建物・街区・都市・地域の各規模にまたがる熱環境解析とアジアの巨大都市への適用
【研究分野】土木環境システム
【研究キーワード】
熱環境 / ヒートアイランド / シミュレーション / 気象モデル / リモートセンシング / 台北 / 重慶 / 都市開発 / 地理情報 / 体感温熱指標 / 成長管理 / RAMS / 清流復活
【研究成果の概要】
アジアの巨大都市の熱環境に関し、観測とさまざまなスケールのシミュレーション解析を行うとともに、その改善案を検討した。
実測調査に関しては、日本のような精緻な地理情報が存在しない中国の重慶市においては、魚眼レンズを用いた写真の解析により建物に関する数値情報を得て温熱指標を算出し、熱環境の観測により検証した。

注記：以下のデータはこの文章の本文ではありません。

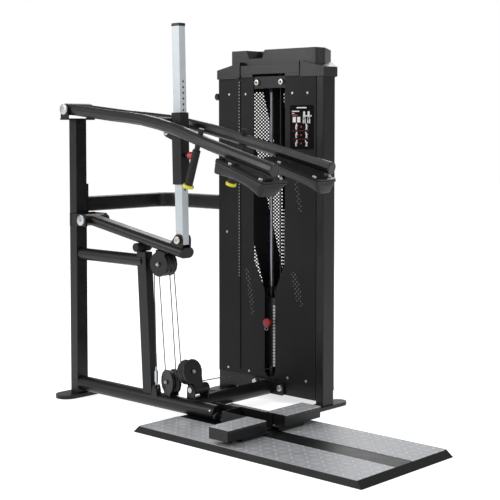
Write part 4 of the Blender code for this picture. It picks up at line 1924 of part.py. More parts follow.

河川を復活させたことで有名な韓国清渓川の復元前後の比較を行い復元が熱環境に与える効果を見いだした。体感温熱指標の個人差についても検討を行った。
リモートセンシングにより地表面温度を推定する方法に関して大気の影響の補正を検討した。
重慶大学の協力を得て、リモートセンシングデータによる土地利用の推定、エネルギー消費統計に基づく人工排熱量を考慮してRAMSによる重慶市の熱環境解析を行った。RAMSに都市キャノピーモデルを組み込むことによって重慶市の気象のモデル再現性が向上したことを気象実測値との検証で明らかにした。重慶市で計画されている人口倍増、都市面積倍増の大規模開発が熱環境に与える効果を予測した。新規都市域では5℃程度、既成市街地では1℃程度の温度上昇が予測された。また、昼間の40℃以上の高温域と夜間の30℃以上の高温域の面積がそれぞれ2.4倍、3.7倍に拡大した。さらに、この温度上昇に対する種々の緩和策の効果をシミュレーションで予測した。
台北市を対象に街区規模の熱環境シミュレーションを行った。エアコンの排熱とエアコンの使用時間帯を考慮した計算を行った結果、エアコンに由来する建物周辺の気温上昇は最高1.8℃に達した。夜間の熱環境改善のために、水冷式空調機を導入し、また昼間の熱環境の改善のためにミストスプレーや光触媒による水薄膜形成による冷却効果を推定した。